Budget size and development spending

The proposed budget stands at BDT 9,38,000 crore, marking a 19.04% increase compared with the previous fiscal year. The government’s revenue growth target of 30.34% was described as highly ambitious, while concerns were raised that increased reliance on borrowing could place pressure on the banking sector and potentially restrict private credit growth.

At the same time, the proposed Annual Development Programme (ADP) of BDT 3,00,000 crore—30% higher than the previous year—was welcomed. However, the DCCI highlighted weak implementation performance, noting that the current fiscal year’s ADP execution rate stands at just 36.19%, underscoring long-standing capacity constraints.

Tax and compliance reforms

The chamber welcomed several tax-related measures, including the recognition of withholding tax as advance tax, reduced withholding tax on industrial raw materials to 4%, and a 0.5% rate on 60 essential commodities. The introduction of a five-year advance tax framework and incentives for healthcare, renewable energy and electric vehicle sectors were also positively received.

DCCI supported efforts to broaden the tax base without increasing VAT rates, alongside the introduction of quarterly online VAT filing. However, it criticised the decision to keep the tax-free income threshold unchanged amid inflationary pressures, and the top personal income tax rate fixed at 35%. It recommended raising the tax-free threshold to BDT 500,000.

The reduction of customs duties on point-of-sale (POS) machines and the removal of advance tax on their import were described as important steps towards promoting cashless transactions.

CMSME sector support

Support for cottage, micro, small and medium enterprises (CMSMEs) was another key highlight. The allocation of BDT 5,000 crore under a BDT 60,000 crore Bangladesh Bank stimulus package was welcomed.

The DCCI also praised the exemption of turnover tax for businesses with annual turnover up to BDT 50 lakh, and up to BDT 70 lakh for women entrepreneurs and persons with disabilities. The introduction of small e-loans of up to BDT 50,000 was also seen as a positive step.

It further suggested introducing a simplified flat turnover tax structure and a separate VAT return format to ease compliance for small businesses.

Investment climate and industrial policy

Measures aimed at improving the investment climate were broadly supported, including tax reductions on electric vehicles, mobile phones, refrigerators, air conditioners and other technology products.

Proposals to establish Free Trade Zones were also welcomed as a potential boost to trade and investment.

In addition, customs duty and VAT incentives for local production of electric buses, trucks and e-bikes were praised, alongside support for vendor industries. The DCCI also highlighted key governance reforms, including plans for a single-window service system, faster processing of work permits and investor visas, and reductions in withholding tax on foreign loan interest from 20% to 10%.
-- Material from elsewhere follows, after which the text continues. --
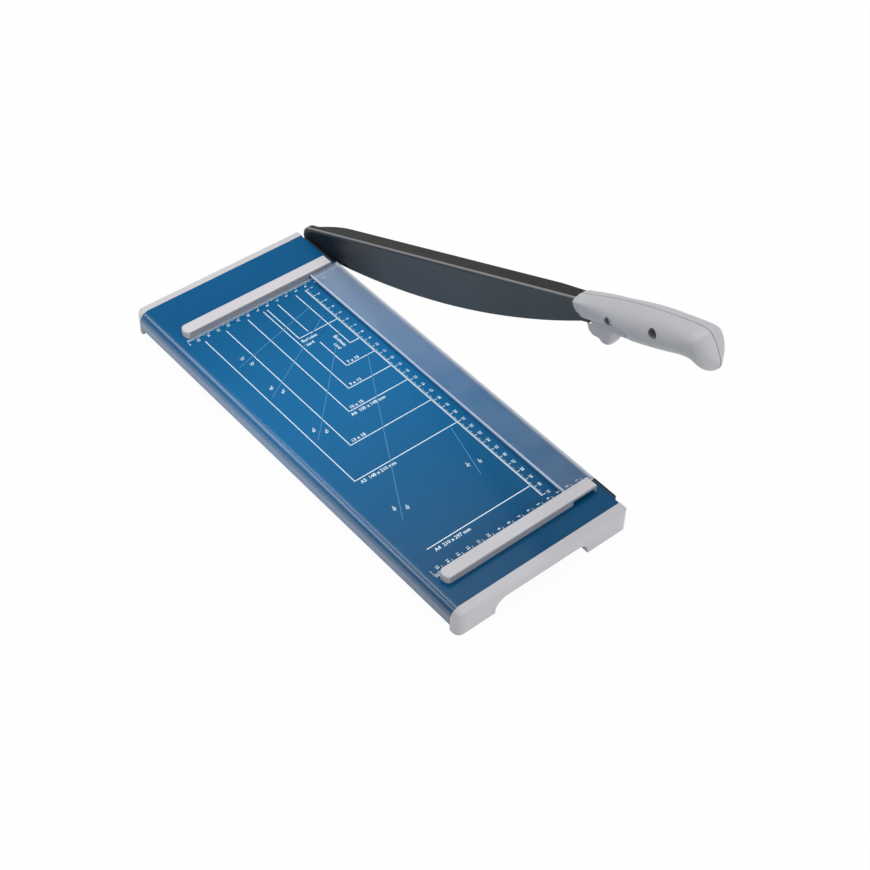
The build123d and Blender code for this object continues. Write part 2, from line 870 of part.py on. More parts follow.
with BuildPart() as handle_left:
    with BuildSketch(side_plane(handle_mid)):
        add(grip_view)
    extrude(amount=handle_half_width)
    fillet(handle_left.faces().sort_by(Axis.X)[0].edges(), radius=handle_edge_round)
    with BuildSketch(side_plane(table_side_gap)):
        for pass_end, pass_rise in table_passes:
            with Locations((pass_end, pass_rise)):
                Rectangle(cutter, cutter, align=(Align.MAX, Align.MAX))
    extrude(amount=handle_half_width, mode=Mode.SUBTRACT)
    with BuildSketch(side_plane(handle_mid)):
        add(lug_view)
    extrude(amount=lug_half_width)
    with BuildSketch(side_plane(seat_x)):
        with Locations(handle_screw_places):
            Circle(handle_recess_radius)
    extrude(amount=handle_half_width, mode=Mode.SUBTRACT)
    with BuildSketch(side_plane(handle_mid)):
        with Locations(handle_screw_places):
            Circle(handle_screw_shank + screw_hole_clear)
    extrude(amount=handle_seat_depth, mode=Mode.SUBTRACT)
    add(lever_space.part, mode=Mode.SUBTRACT)
save(handle_left, "handle_left")

with BuildPart() as handle_right:
    with BuildSketch(side_plane(handle_mid + handle_half_width)):
        add(grip_view)
    extrude(amount=handle_half_width)
    fillet(handle_right.faces().sort_by(Axis.X)[-1].edges(), radius=handle_edge_round)
    with BuildSketch(side_plane(handle_mid + lug_half_width)):
        add(lug_view)
    extrude(amount=lug_half_width)
    with BuildSketch(side_plane(nut_seat_x)):
        with Locations(handle_screw_places):
            Circle(handle_screw_shank + screw_hole_clear)
    extrude(amount=handle_nut_seat, mode=Mode.SUBTRACT)
    with BuildSketch(side_plane(nut_seat_x)):
        with Locations(handle_screw_places):
            RegularPolygon(handle_nut_flats / 2 + screw_hole_clear, 6, major_radius=False)
    extrude(amount=-handle_half_width, mode=Mode.SUBTRACT)
    add(lever_space.part, mode=Mode.SUBTRACT)
save(handle_right, "handle_right")

with BuildPart() as handle_screws:
    with BuildSketch(side_plane(seat_x)):
        with Locations(handle_screw_places):
            Circle(handle_screw_head)
    extrude(amount=handle_screw_head_height)
    with BuildSketch(side_plane(nut_seat_x + handle_nut_thickness)):
        with Locations(handle_screw_places):
            Circle(handle_screw_shank)
    extrude(amount=nut_seat_x + handle_nut_thickness - seat_x)
save(handle_screws, "handle_screws")

with BuildPart() as handle_nuts:
    with BuildSketch(side_plane(nut_seat_x + handle_nut_thickness)):
        with Locations(handle_screw_places):
            RegularPolygon(handle_nut_flats / 2, 6, major_radius=False)
            Circle(handle_screw_shank, mode=Mode.SUBTRACT)
    extrude(amount=handle_nut_thickness)
save(handle_nuts, "handle_nuts")
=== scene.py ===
"""Looks of the office paper trimmer: painted table with its printed scale, clear guard strip,
moulded stops and end caps, coated knife and arm, and the two-shell grip.

Metres, in the part's own frame: +Y runs along the cut towards the pivot, +X points out past
the cutting edge, +Z is up, and the origin is the zero corner of the table.
"""

import json
import math

import bmesh
import bpy
import numpy as np
from mathutils import Matrix, Vector


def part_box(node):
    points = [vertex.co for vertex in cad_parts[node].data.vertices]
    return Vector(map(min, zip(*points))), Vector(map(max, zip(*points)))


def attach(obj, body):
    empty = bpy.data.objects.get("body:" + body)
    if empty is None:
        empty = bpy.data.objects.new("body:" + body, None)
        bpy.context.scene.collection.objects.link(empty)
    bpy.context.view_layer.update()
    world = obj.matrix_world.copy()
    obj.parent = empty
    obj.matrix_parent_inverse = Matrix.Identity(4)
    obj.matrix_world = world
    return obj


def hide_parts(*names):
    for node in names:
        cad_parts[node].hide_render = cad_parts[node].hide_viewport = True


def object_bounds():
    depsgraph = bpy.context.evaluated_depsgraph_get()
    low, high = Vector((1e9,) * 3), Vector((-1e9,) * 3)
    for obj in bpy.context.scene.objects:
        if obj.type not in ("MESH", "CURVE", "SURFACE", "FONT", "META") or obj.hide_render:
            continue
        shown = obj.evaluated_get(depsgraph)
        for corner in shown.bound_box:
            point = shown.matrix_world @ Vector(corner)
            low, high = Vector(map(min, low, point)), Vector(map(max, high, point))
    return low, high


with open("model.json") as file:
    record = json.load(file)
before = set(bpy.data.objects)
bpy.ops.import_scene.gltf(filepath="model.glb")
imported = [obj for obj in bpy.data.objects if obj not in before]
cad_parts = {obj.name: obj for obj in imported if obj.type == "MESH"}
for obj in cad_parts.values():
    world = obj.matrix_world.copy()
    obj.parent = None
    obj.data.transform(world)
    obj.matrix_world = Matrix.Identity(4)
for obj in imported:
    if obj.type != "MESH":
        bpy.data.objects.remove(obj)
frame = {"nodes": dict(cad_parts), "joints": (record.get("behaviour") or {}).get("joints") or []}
cad_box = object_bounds()
nodes = frame["nodes"]

MM = 0.001
EVERY_WAY = (1.0, 1.0, 1.0)
UNTURNED = (0.0, 0.0, 0.0)

table_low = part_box("table_plate")[0]
guard_low, guard_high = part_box("guard_strip")
far_stop_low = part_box("far_stop")[0]
near_stop_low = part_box("near_stop")[0]
desk = cad_box[0].z


# ---------------------------------------------------------------- shader arithmetic
class Wire:
    """A shader socket that takes part in Python arithmetic: each operator adds one Math node."""

    def __init__(self, finish, socket):
        self.finish = finish
        self.socket = socket

    def math(self, operation, *terms, clamp=False):
        settings = {"operation": operation, "use_clamp": clamp}
        return self.finish.node("ShaderNodeMath", settings, dict(enumerate(terms)))

    def __add__(self, other):
        return self.math("ADD", self, other)

    def __radd__(self, other):
        return self.math("ADD", other, self)

    def __sub__(self, other):
        return self.math("SUBTRACT", self, other)

    def __rsub__(self, other):
        return self.math("SUBTRACT", other, self)

    def __mul__(self, other):
        return self.math("MULTIPLY", self, other)

    def __rmul__(self, other):
        return self.math("MULTIPLY", other, self)

    def __pow__(self, other):
        return self.math("POWER", self, other)

    def step(self, start, end):
        """0 below start and 1 above end, or the other way round if start is the larger."""
        return self.math("MULTIPLY", self - start, 1.0 / (end - start), clamp=True)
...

Energy and power sector concerns

In the energy sector, the chamber welcomed VAT exemptions on electric vehicles until 2030, reduced advance income tax at registration, and zero-duty import facilities for EV charging infrastructure.

However, it warned that proposed measures for gas exploration and well drilling were insufficient given rising demand. It also called for a long-term, clearly defined energy pricing framework to avoid inefficiencies associated with short-term subsidies.

The event was also attended by DCCI Senior Vice President Razeev H. Chowdhury, Vice President Md. Salem Sulaiman, and other board members.